Dollar Cost Averaging

Everyone has heard about it, most people have a pretty good idea about how it works, but only a few people have really looked at how exactly it achieves better results than almost any other market timing method... with the notable exception of clairvoyance of course.

The most important characteristic of dollar cost averaging is the extra "oomph" it can give your investing results in a volatile environment. When prices are low, you can buy more of the item you are investing in, and when prices are high you buy less. That means you will end up with more of the commodity than if you just invested in the item at the beginning of the period, especially if there is a lot of price swings along the way. In fact, when one considers the precious metals moves over the last several years, it has been an outstanding way to approach the markets.

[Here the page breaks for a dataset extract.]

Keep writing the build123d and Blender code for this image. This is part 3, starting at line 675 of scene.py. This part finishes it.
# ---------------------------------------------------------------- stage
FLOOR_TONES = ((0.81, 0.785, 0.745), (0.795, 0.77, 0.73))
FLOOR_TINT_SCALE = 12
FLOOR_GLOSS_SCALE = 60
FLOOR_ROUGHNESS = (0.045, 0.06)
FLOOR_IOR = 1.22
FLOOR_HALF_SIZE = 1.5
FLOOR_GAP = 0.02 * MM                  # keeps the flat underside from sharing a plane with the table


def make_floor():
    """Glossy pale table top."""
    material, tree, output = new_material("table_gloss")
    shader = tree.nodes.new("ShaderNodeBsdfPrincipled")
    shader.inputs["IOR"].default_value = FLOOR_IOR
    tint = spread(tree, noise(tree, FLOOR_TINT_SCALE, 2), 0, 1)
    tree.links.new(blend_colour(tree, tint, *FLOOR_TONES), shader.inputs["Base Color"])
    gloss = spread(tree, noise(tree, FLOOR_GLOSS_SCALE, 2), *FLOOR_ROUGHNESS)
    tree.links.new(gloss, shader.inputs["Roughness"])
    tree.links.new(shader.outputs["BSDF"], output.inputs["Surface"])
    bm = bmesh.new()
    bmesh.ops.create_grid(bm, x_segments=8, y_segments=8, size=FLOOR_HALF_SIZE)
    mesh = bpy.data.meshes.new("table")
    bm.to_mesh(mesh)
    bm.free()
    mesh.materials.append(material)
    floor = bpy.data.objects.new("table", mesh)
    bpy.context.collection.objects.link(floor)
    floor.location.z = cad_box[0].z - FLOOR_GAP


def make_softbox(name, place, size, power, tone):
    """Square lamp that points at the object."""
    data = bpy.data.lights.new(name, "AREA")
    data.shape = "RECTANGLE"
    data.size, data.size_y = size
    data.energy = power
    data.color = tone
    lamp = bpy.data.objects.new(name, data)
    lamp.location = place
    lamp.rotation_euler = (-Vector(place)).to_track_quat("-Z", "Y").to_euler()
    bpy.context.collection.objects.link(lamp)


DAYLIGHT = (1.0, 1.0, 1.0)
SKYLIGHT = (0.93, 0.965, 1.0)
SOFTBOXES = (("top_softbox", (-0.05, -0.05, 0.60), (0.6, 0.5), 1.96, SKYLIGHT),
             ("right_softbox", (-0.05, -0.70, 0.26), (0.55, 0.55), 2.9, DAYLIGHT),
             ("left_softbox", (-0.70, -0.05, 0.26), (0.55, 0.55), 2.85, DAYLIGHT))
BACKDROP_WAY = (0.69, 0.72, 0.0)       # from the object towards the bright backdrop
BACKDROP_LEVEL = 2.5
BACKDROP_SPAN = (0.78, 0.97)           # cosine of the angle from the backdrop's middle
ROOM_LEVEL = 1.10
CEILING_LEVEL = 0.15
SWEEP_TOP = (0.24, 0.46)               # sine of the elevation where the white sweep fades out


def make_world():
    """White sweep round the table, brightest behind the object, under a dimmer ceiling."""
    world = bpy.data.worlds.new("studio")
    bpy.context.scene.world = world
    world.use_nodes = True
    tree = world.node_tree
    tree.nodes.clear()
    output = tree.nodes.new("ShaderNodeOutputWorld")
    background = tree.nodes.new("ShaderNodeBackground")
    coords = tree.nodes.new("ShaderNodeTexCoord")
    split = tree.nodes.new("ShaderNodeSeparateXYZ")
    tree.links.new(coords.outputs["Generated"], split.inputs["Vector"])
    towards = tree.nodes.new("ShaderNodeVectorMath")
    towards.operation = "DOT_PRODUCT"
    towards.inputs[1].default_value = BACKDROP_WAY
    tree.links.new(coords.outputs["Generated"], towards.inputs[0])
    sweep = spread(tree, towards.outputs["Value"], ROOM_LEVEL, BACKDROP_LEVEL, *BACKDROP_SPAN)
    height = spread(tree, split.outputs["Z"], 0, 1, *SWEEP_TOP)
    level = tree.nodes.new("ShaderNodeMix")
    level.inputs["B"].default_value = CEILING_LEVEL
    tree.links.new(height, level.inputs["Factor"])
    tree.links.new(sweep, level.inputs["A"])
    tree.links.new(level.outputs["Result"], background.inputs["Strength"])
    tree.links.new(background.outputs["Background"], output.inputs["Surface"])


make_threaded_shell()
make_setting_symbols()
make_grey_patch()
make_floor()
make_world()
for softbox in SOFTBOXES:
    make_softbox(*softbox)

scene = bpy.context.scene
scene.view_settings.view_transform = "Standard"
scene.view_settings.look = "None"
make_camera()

Using a real-life example, we will show you how a disciplined DCA based approach over the last year generated a 13.1% better return than an initial investment of the same amount.

This is the actual transaction record of one customer from June of 2011 to May 2012. The customer spends $125 per month, and buys Amark Silver 1 oz rounds, and her check arrives around the 1st or 2nd every month. The amounts are taken directly from the monthly invoices.

The price per ounce shown is the cash pricing on the invoice that she paid each time.

Date Cost Ounces
Jun 2011 $42.32 2.95
Jul 2011 $39.58 3.16
Aug 2011 $43.76 2.86
Sep 2011 $46.88 2.67
Oct 2011 $33.27 3.76
Nov 2011 $37.56 3.33
Dec 2011 $35.06 3.57
Jan 2012 $30.78 4.06
Feb 2012 $37.08 3.37
Mar 2012 $38.10 3.28
Apr 2012 $36.64 3.41
May 2012 $33.84 3.69

Over this 12 month period she spent $1,500 and purchased 40.11 oz of Amark silver rounds.

If instead she had just purchased $1,500 in Amark rounds on June 1st, 2011 (at the price then of $42.32 per ounce) she would have 35.44 oz of silver (if we could actually sell 0.44 oz that is).

As 40.11 less 35.44 is 4.67 oz, or 13.17% more silver.

There are more references online that attempt to show the advantages of dollar cost averaging, as well as a lot that try to argue it is overrated. Certainly for something that constantly goes up that is true, but volatility is your friend with dollar-cost-average investing.

I hope this real-world example has shown you how it can make a difference, and has significant advantages for investing in precious metals.